According to the Academy's website, the military theme allows for the reinforcement of the importance of organization, teamwork, discipline and personal responsibility. The Academy claimed that 100 per cent of its graduating class who apply to university or college are accepted each year.

==Abuse of students and closure==
A September 26, 1987, article about Robert Land Academy in the Hamilton Spectator included a photograph of a young boy with his mouth taped shut. Below the photograph it stated, "Recruit ******* is disciplined for talking in class."

In February 1995, a student at Robert Land Academy gave a speech to the staff and student body about the subject of "tolerance to homosexuality". The speech was met with enthusiasm and applause by students and staff and was judged with an average score of 91 per cent, winning the competition. Shortly after, the student was told by the headmaster that he would not be going forward in the competition and he could not perform the speech because "it contravened the values of Robert Land Academy" and was "too risky". This led to the English teacher resigning and several news stories followed.

The Hamilton Spectator obtained an undated "Parent's Handbook" which was discussed in a March 1998 article. It reads, "Contact with family is restricted. Parents get one five-minute phone call per week, and students are accompanied at all times by another cadet." "Parents may call at any time to ask about their son's progress, but they will not be put through." "Letters from home are encouraged, but ask not to be 'syrupy' or 'overly tender'." The handbook also warns, "Letters from cadets may tell you that he's on his way home, hasn't eaten in a week, is beaten daily and hates you for sending him there ... but do not be overly worried by it".

Robert Land Academy hired a non-classroom instructor who had a criminal conviction for 'negligence performing a military duty' related to a 16-year-old Somalian teen's death, according to an October 2025 CBC article. Identified in the article as Mark Adam Boland, the school brought him on just months after he was released from serving a year in jail in the aftermath of the Somalia affair.

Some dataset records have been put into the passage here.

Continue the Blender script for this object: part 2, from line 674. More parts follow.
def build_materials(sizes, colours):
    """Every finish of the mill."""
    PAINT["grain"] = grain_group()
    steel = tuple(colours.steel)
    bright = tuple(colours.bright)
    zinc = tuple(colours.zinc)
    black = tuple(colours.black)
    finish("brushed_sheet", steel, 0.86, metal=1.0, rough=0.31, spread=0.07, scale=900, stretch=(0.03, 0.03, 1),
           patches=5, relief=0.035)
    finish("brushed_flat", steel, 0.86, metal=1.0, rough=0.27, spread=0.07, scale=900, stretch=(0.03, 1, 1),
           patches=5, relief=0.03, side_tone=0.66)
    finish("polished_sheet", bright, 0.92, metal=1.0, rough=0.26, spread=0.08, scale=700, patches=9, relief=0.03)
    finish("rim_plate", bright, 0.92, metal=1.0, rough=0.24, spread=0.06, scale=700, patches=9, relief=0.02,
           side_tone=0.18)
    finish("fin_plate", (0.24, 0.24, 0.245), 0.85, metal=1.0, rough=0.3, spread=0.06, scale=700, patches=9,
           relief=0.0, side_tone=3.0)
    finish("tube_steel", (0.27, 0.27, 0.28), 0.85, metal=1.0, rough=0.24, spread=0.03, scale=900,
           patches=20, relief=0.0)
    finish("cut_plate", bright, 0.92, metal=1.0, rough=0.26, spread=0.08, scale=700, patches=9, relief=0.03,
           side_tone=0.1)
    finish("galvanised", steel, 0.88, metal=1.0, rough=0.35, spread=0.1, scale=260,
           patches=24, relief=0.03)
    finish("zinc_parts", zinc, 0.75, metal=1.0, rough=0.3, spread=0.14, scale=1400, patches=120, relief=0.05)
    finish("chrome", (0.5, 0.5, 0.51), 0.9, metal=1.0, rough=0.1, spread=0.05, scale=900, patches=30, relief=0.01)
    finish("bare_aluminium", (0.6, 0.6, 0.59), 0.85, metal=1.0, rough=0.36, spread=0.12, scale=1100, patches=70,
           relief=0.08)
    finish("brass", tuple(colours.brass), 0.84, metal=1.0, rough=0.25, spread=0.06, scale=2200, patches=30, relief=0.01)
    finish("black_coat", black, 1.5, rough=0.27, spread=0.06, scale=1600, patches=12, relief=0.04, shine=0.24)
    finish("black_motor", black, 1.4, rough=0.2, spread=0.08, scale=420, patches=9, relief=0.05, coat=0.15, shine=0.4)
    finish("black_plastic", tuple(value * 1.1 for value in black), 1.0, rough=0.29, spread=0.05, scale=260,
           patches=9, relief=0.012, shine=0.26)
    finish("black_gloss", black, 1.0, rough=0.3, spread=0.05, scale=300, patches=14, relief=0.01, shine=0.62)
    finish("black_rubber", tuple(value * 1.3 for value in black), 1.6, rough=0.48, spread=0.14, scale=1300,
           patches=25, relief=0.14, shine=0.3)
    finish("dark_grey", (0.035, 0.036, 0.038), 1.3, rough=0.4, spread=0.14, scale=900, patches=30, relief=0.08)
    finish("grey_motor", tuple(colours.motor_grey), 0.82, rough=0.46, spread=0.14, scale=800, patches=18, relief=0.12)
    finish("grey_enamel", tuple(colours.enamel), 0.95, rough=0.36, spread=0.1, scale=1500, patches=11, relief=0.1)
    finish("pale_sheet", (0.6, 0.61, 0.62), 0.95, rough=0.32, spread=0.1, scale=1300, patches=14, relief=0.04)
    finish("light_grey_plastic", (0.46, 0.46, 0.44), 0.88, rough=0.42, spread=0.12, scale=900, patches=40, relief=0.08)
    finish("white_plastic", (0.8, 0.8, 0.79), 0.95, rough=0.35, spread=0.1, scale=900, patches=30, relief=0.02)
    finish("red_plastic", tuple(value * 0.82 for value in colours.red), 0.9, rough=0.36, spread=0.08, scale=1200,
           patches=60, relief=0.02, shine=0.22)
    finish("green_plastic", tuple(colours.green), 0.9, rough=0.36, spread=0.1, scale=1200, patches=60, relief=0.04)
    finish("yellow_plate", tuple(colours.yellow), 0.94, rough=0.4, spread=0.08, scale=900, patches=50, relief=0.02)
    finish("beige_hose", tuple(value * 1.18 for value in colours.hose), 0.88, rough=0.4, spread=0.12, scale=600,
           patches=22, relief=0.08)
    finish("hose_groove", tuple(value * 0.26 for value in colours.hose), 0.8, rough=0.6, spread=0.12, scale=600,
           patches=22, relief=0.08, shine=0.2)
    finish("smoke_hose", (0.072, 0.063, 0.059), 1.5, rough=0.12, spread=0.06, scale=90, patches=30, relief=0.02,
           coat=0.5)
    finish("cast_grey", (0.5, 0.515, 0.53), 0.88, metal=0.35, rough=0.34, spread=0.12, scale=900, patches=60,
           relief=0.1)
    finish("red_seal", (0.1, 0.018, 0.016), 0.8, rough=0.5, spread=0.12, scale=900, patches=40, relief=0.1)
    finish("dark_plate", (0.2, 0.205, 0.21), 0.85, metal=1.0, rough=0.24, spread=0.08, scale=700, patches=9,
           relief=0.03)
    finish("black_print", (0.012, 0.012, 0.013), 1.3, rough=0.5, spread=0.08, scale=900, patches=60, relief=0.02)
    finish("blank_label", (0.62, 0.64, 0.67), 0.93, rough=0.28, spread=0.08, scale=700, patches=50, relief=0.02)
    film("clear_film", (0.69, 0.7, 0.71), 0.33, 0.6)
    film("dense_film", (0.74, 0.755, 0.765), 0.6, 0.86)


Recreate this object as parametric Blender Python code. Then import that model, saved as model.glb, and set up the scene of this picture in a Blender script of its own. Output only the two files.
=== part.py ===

In March 1998, two boys, Matt Toppi, 17 years of age, and Christopher Brown, 16 years of age, ran away from Robert Land Academy and were killed after being struck by a freight train. The Prince George Citizen reported that "original reports from police indicated that the deaths were part of a suicide pact. But one of the victims' family said they were told Monday by police that Toppi was trying to save the second boy when the pair were hit by the train." Robert Land Academy also came under fire due to some of its students blaming the deaths in part on the stressful and intense, military-like environment at the school.

In January 2001, four teens went AWOL from Robert Land Academy. One youth was quickly apprehended. The remaining three youths spent the night hiding in a barn in Smithville. The next morning, the remaining three youths stole a car and drove it to Toronto where it was abandoned. After calling a parent for help, two of the boys were returned to the school. As punishment, the two youths, ages 17 and 15, spent seven days confined to a hallway of Robert Land Academy and were only allowed a meager diet of limited rations. They were forced to sleep in the hallway and when they weren't sleeping they had to clean the corridor with a steel pad. In court, the Judge stated that "the boys were despondent with their situation at the academy" and "they had not stolen the car out of greed, but as a way to get home". Because of this, the boys were both granted conditional discharges.

As of December 2024, there were over fifty lawsuits pending for alleged sexual and physical abuse. As of October 4, 2025, one lawyer was representing 120 students.

On April 9, 2025, The Walrus reported on the announced closure of RLA. RLA officially announced that the school would be closing in June 2025.